Moreover, this is one of the defects expressly cured by the statute that “no sale shall be held invalid on account of any irregularity, informality, omission, or want of any matter of form or substance in any proceeding that does not prejudice the property rights of the person whose property is taxed.” Act No. 206, Pub. Acts 1893, § 99.
i As to the ninth objection, if counsel for defendants intended to rely upon it, the should have introduced proofs to establish it. The objection is not argued by either counsel, and is not referred to in the brief of petitioner. It is made in the brief of defendants, without any reference to the record to support it. The record contains the petition of the auditor general, the decree, and report of sale. It shows that the deputy county treasurer was a witness, and that he produced the records from the office of the county treasurer, and that he read on his cross-examination from the decree, or a copy thereof, which must have been attached to the record. We find nothing to indicate that any such point was raised in the court below. It is a fair inference from the record that a copy of the decree was attached. If defendants claimed that it was void, they should have introduced it in evidence and made it a part of the record.

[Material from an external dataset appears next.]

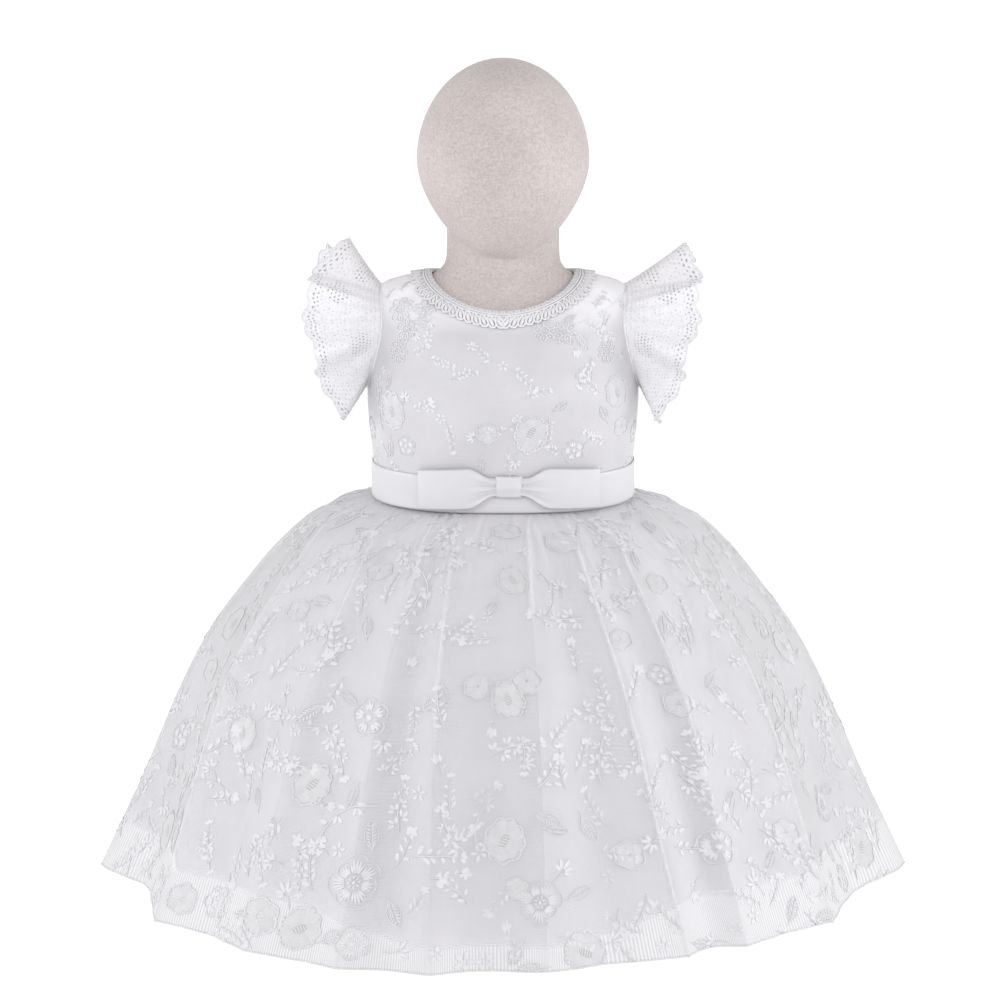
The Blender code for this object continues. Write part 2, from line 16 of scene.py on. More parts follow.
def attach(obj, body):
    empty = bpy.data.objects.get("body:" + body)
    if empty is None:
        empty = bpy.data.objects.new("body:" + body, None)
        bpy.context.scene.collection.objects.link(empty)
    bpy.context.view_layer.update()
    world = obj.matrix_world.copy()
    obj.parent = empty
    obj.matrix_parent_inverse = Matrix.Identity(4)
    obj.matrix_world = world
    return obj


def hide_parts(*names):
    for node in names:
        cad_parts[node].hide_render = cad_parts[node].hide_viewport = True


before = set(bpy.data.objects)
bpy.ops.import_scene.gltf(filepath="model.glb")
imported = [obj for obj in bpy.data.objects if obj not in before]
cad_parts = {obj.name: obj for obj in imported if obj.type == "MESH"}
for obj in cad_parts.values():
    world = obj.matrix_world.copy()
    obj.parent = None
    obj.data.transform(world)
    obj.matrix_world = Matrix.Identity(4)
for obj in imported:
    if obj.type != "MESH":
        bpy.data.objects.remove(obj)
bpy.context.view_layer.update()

The learned counsel for the defendants severely attacked the officers for their carelessness and neglect of • duty evidenced by the record in this case. It may be conceded that his criticism is deserved. This court has frequently spoken plainly upon this subject. But this does not excuse the taxpayer. This property had been Mr. Bond’s homestead for many years. The title was in his first wife, who died some years ago, leaving one heir, the defendant Estella C. Murgittroyd. The tax was not paid, and it does not appear that any of the parties interested made any attempt to pay it.
The order of the court below will be reversed, and the court directed to issue the writ of assistance. The costs of both courts are awarded petitioner.